# [TASK BRIEF]
Repeat, line for line, the entries printed below.

# [STORED DATA]
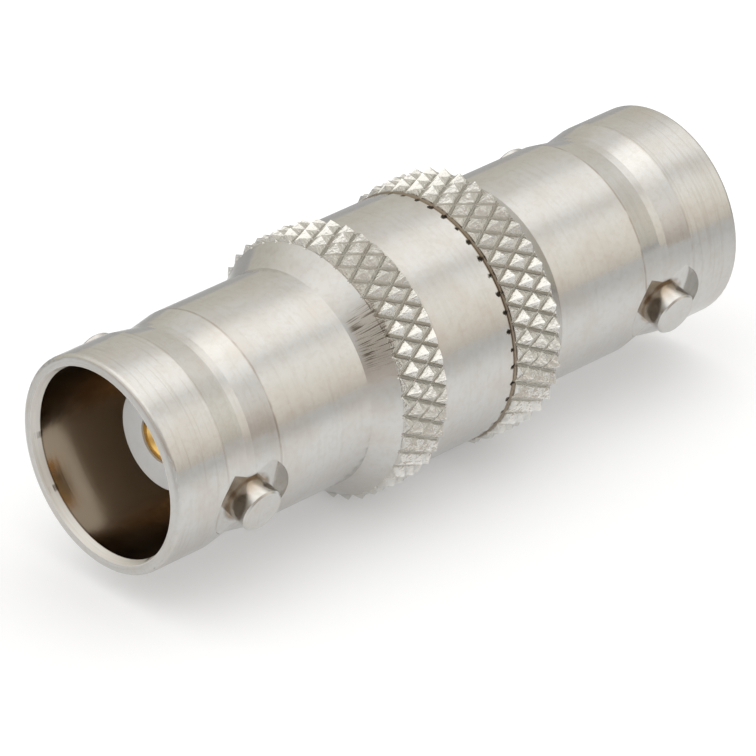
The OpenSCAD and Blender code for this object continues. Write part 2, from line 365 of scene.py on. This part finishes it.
knurl_wear_and_light_group, inner, given, result = new_group(
    "knurl wear and painted light", {"Crest depth": 0.06, "Groove depth": 0.16},
    {"Crest wear and highlight": FLOAT, "Grooves": FLOAT, "Knurl": FLOAT})
place = use_group(inner, place_group)
radius = place["Radius"]
on_knurl = inner.band(place["From mouth"], KNURL_MIDDLE, KNURL_HALF_L, KNURL_FADE)
crest_low = inner.math("SUBTRACT", CREST_R, inner.math("MULTIPLY", given["Crest depth"], 2.0))
groove_high = inner.math("ADD", GROOVE_R, given["Groove depth"])
crest_wear_and_highlight = inner.ramp(radius, crest_low, CREST_R)
grooves = inner.ramp(radius, groove_high, GROOVE_R)
teeth = inner.ramp(radius, *TEETH_FROM_R)
above_floor = inner.ramp(radius, *GROOVES_FROM_R)
inner.links.new(product(inner, teeth, on_knurl), result["Knurl"])
inner.links.new(product(inner, crest_wear_and_highlight, on_knurl), result["Crest wear and highlight"])
inner.links.new(product(inner, grooves, on_knurl, above_floor), result["Grooves"])
print("group:", knurl_wear_and_light_group.name)

# %% [markdown]
# A finish starts from a Principled shader. A number that is the same all over is set on the shader's
# own socket, and what changes over the surface is linked to it when the pattern is done.

# %% Starting and ending a finish
def new_finish(name, **values):
    """A material round one Principled shader, with plain values on the shader's sockets."""
    material = bpy.data.materials.new(name)
    material.use_nodes = True
    tree = Tree(material.node_tree)
    shader = tree.nodes["Principled BSDF"]
    for label, value in values.items():
        shader.inputs[label.replace("_", " ")].default_value = value
    return material, tree, shader


def connect(tree, shader, **sockets):
    """Links patterns to the shader's sockets, which are named with _ for a space."""
    for label, socket in sockets.items():
        tree.links.new(socket, shader.inputs[label.replace("_", " ")])


print("finish maker ready")

# %% [markdown]
# Nickel plate is warm and a little yellow beside chrome. Its marks are shades of brown, from a faint cloud
# to the nearly black painted shade in a nick, so they are listed together, where they can be compared.

# %% Nickel: its shades
NICKEL = {
    "clean": (0.604, 0.596, 0.576, 1),
    "cloudy": (0.560, 0.512, 0.462, 1),
    "turning line": (0.47, 0.44, 0.40, 1),
    "speck": (0.50, 0.465, 0.42, 1),
    # The knurl's lighter shade is painted light, and the crests' shade is partly a painted highlight.
    "knurl": (0.70, 0.685, 0.65, 1),
    "groove": (0.46, 0.43, 0.36, 1),
    "crest wear, painted highlight": (0.85, 0.845, 0.815, 1),
    "bore": (0.60, 0.49, 0.37, 1),
    "deep bore, painted lighter": (0.62, 0.51, 0.385, 1),
    "dull lead-in": (0.56, 0.53, 0.49, 1),
    "lead-in painted highlight": (0.86, 0.84, 0.80, 1),
    "lead-in edge shade": (0.20, 0.155, 0.11, 1),
    "knock": (0.12, 0.09, 0.065, 1),
    "seam": (0.25, 0.19, 0.125, 1),
    "nick shade": (0.025, 0.02, 0.015, 1),
    "chatter stain": (0.42, 0.37, 0.30, 1),
    "chatter line": (0.10, 0.075, 0.05, 1),
    "lug foot shade": (0.16, 0.115, 0.075, 1),
    "lug side shade": (0.38, 0.28, 0.18, 1),
    "waist line": (0.33, 0.28, 0.22, 1),
}
print(len(NICKEL), "shades of nickel and its marks")

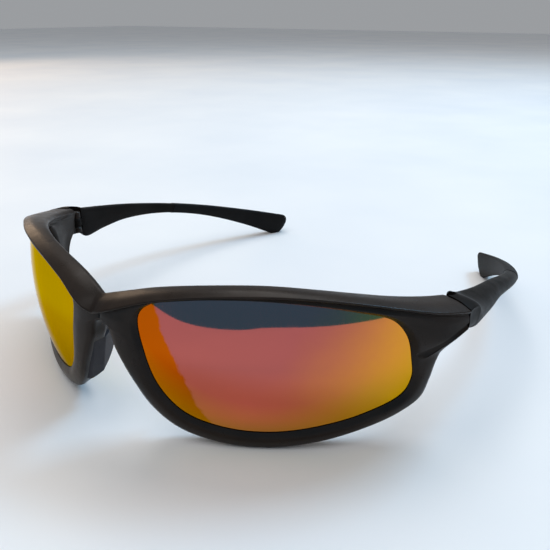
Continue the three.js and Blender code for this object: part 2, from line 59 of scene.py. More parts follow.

# [SOLUTION]
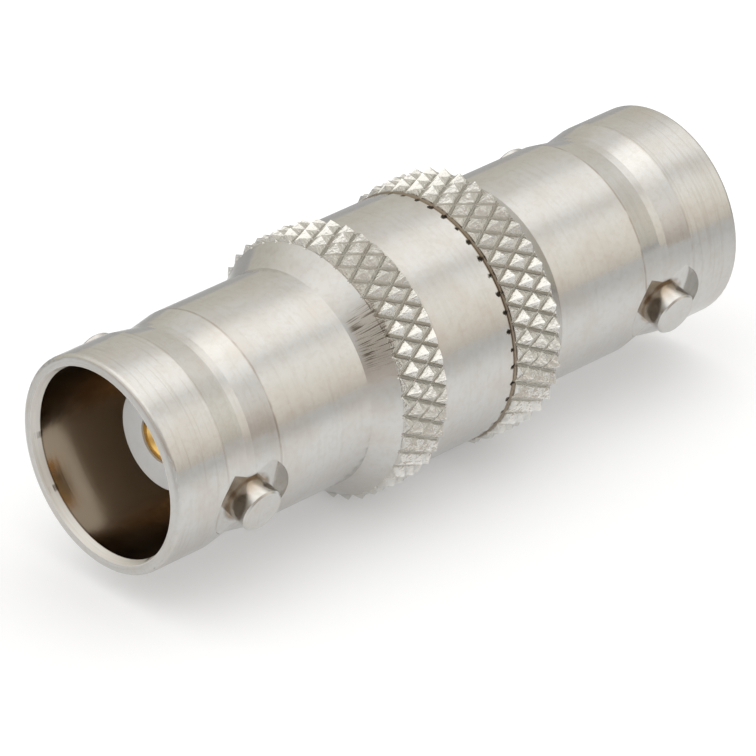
The OpenSCAD and Blender code for this object continues. Write part 2, from line 365 of scene.py on. This part finishes it.
knurl_wear_and_light_group, inner, given, result = new_group(
    "knurl wear and painted light", {"Crest depth": 0.06, "Groove depth": 0.16},
    {"Crest wear and highlight": FLOAT, "Grooves": FLOAT, "Knurl": FLOAT})
place = use_group(inner, place_group)
radius = place["Radius"]
on_knurl = inner.band(place["From mouth"], KNURL_MIDDLE, KNURL_HALF_L, KNURL_FADE)
crest_low = inner.math("SUBTRACT", CREST_R, inner.math("MULTIPLY", given["Crest depth"], 2.0))
groove_high = inner.math("ADD", GROOVE_R, given["Groove depth"])
crest_wear_and_highlight = inner.ramp(radius, crest_low, CREST_R)
grooves = inner.ramp(radius, groove_high, GROOVE_R)
teeth = inner.ramp(radius, *TEETH_FROM_R)
above_floor = inner.ramp(radius, *GROOVES_FROM_R)
inner.links.new(product(inner, teeth, on_knurl), result["Knurl"])
inner.links.new(product(inner, crest_wear_and_highlight, on_knurl), result["Crest wear and highlight"])
inner.links.new(product(inner, grooves, on_knurl, above_floor), result["Grooves"])
print("group:", knurl_wear_and_light_group.name)

# %% [markdown]
# A finish starts from a Principled shader. A number that is the same all over is set on the shader's
# own socket, and what changes over the surface is linked to it when the pattern is done.

# %% Starting and ending a finish
def new_finish(name, **values):
    """A material round one Principled shader, with plain values on the shader's sockets."""
    material = bpy.data.materials.new(name)
    material.use_nodes = True
    tree = Tree(material.node_tree)
    shader = tree.nodes["Principled BSDF"]
    for label, value in values.items():
        shader.inputs[label.replace("_", " ")].default_value = value
    return material, tree, shader


def connect(tree, shader, **sockets):
    """Links patterns to the shader's sockets, which are named with _ for a space."""
    for label, socket in sockets.items():
        tree.links.new(socket, shader.inputs[label.replace("_", " ")])


print("finish maker ready")

# %% [markdown]
# Nickel plate is warm and a little yellow beside chrome. Its marks are shades of brown, from a faint cloud
# to the nearly black painted shade in a nick, so they are listed together, where they can be compared.

# %% Nickel: its shades
NICKEL = {
    "clean": (0.604, 0.596, 0.576, 1),
    "cloudy": (0.560, 0.512, 0.462, 1),
    "turning line": (0.47, 0.44, 0.40, 1),
    "speck": (0.50, 0.465, 0.42, 1),
    # The knurl's lighter shade is painted light, and the crests' shade is partly a painted highlight.
    "knurl": (0.70, 0.685, 0.65, 1),
    "groove": (0.46, 0.43, 0.36, 1),
    "crest wear, painted highlight": (0.85, 0.845, 0.815, 1),
    "bore": (0.60, 0.49, 0.37, 1),
    "deep bore, painted lighter": (0.62, 0.51, 0.385, 1),
    "dull lead-in": (0.56, 0.53, 0.49, 1),
    "lead-in painted highlight": (0.86, 0.84, 0.80, 1),
    "lead-in edge shade": (0.20, 0.155, 0.11, 1),
    "knock": (0.12, 0.09, 0.065, 1),
    "seam": (0.25, 0.19, 0.125, 1),
    "nick shade": (0.025, 0.02, 0.015, 1),
    "chatter stain": (0.42, 0.37, 0.30, 1),
    "chatter line": (0.10, 0.075, 0.05, 1),
    "lug foot shade": (0.16, 0.115, 0.075, 1),
    "lug side shade": (0.38, 0.28, 0.18, 1),
    "waist line": (0.33, 0.28, 0.22, 1),
}
print(len(NICKEL), "shades of nickel and its marks")

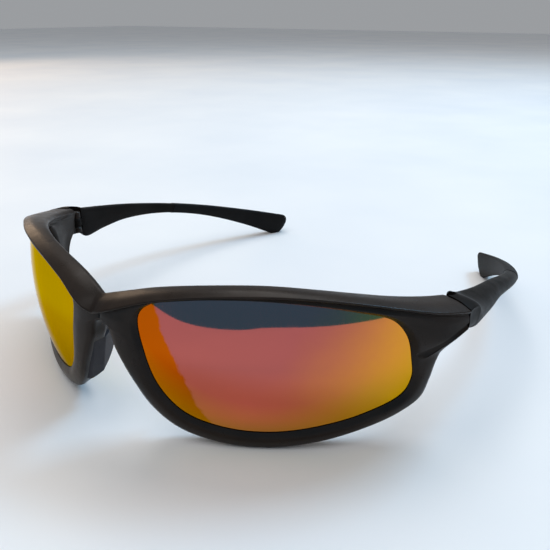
Continue the three.js and Blender code for this object: part 2, from line 59 of scene.py. More parts follow.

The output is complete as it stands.